The Professor and the Madman: A Tale of Murder, Insanity, and the Making of the Oxford English Dictionary by Simon Winchester, 1998, HarperCollins (Nonfiction/ English History/ 19th Century)

This is the true story of the ultimate book—the Oxford English Dictionary. Begun in 1857, the compilation of the OED was one of the most ambitious undertakings of the time. The project was led by Professor James Murray. As definitions were collected and reviewed, Murray realized that one man, a Dr. W.C. Minor, had submitted more than ten thousand entries. Imagine Murray’s shock when, seeking only to honor this valuable contributor, he discovered that Minor was in fact a murderer and an inmate of an asylum for the criminally insane. Masterfully written and researched by best-selling historical writer Simon Winchester, The Professor and the Madman proves that there’s often more to books than the story within—sometimes the book’s own history is where the drama, intrigue, and mystery truly lie.

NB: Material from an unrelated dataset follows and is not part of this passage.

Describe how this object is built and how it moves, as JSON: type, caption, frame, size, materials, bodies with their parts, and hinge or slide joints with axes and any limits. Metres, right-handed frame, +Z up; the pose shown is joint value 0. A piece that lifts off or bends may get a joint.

The Haunted Bookshop by Christopher Morley, 1951, J.B. Lippincott Company, originally published 1919 (Fiction)

The Haunted Bookshop is a sequel to Parnassus on Wheels, in which discontented farm spinster Helen runs off with charming travelling bookseller Roger Mifflin. Now happily married, the Mifflins run a secondhand bookstore in Brooklyn that is haunted by quirky characters of both the dead and undead variety. Helen bakes chocolate, Roger waxes poetic, and romance and comedy abound. Morley’s two novels about the Mifflins are charming, delightful little books that are really about the importance of reading and the sheer love that everyday people have for books, whether they’re romances, mysteries, or ghost stories. If the other books on this haunted booklist have set your hair on end, this older, lighter, comical ghost story might be just what you need to fall asleep again.